Friday, Jul 13, 2018 at 11:53
I'm no battery guru but my first thoughts are why just a trickle charge maybe it needs discharging and then a full recharge and get it load tested before you look at buying another one.

I have a 105 ah Giant battery from Aussie batteries it's around 4yrs old still ok they quite often have good sales on their batteries. I also have it wired up in parallel with a 105ah amp tech from Auto Barn. One thing I've been told is if you don't use it you'll loose it deep cycle batteries will apparently last longer from regular use. Mine gets used for a couple of days nearly every week I work out of town so I put the fridge on a day or 2 before I leave put food drinks in then turn it off when I get to the mining camp. I also have a solar panel on my canopy which keeps them topped up for the odd time I leave the fridge running for a week or two.
AnswerID: 620138

Reply By: 9900Eagle - Saturday, Jul 14, 2018 at 12:18

Saturday, Jul 14, 2018 at 12:18
Have and do have two of these 130a/h batteries from these people. Both batteries have been good and are now over 5 years old.
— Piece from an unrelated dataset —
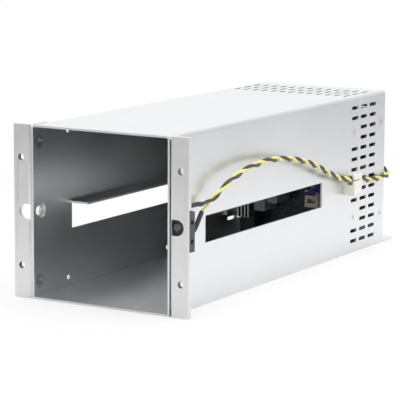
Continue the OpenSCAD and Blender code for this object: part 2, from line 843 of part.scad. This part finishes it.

Have delt with this company quite a few times and have found them excellent.

Here is a link to their store, also the batteries are shipped for free.

autoelec link
AnswerID: 620158

Follow Up By: SKEB - Sunday, Jul 15, 2018 at 18:12

Sunday, Jul 15, 2018 at 18:12
Yeah I noticed these those, I have bought a lot of gear from them for various electrical jobs, will keep them on the short list.
Cheers, simon.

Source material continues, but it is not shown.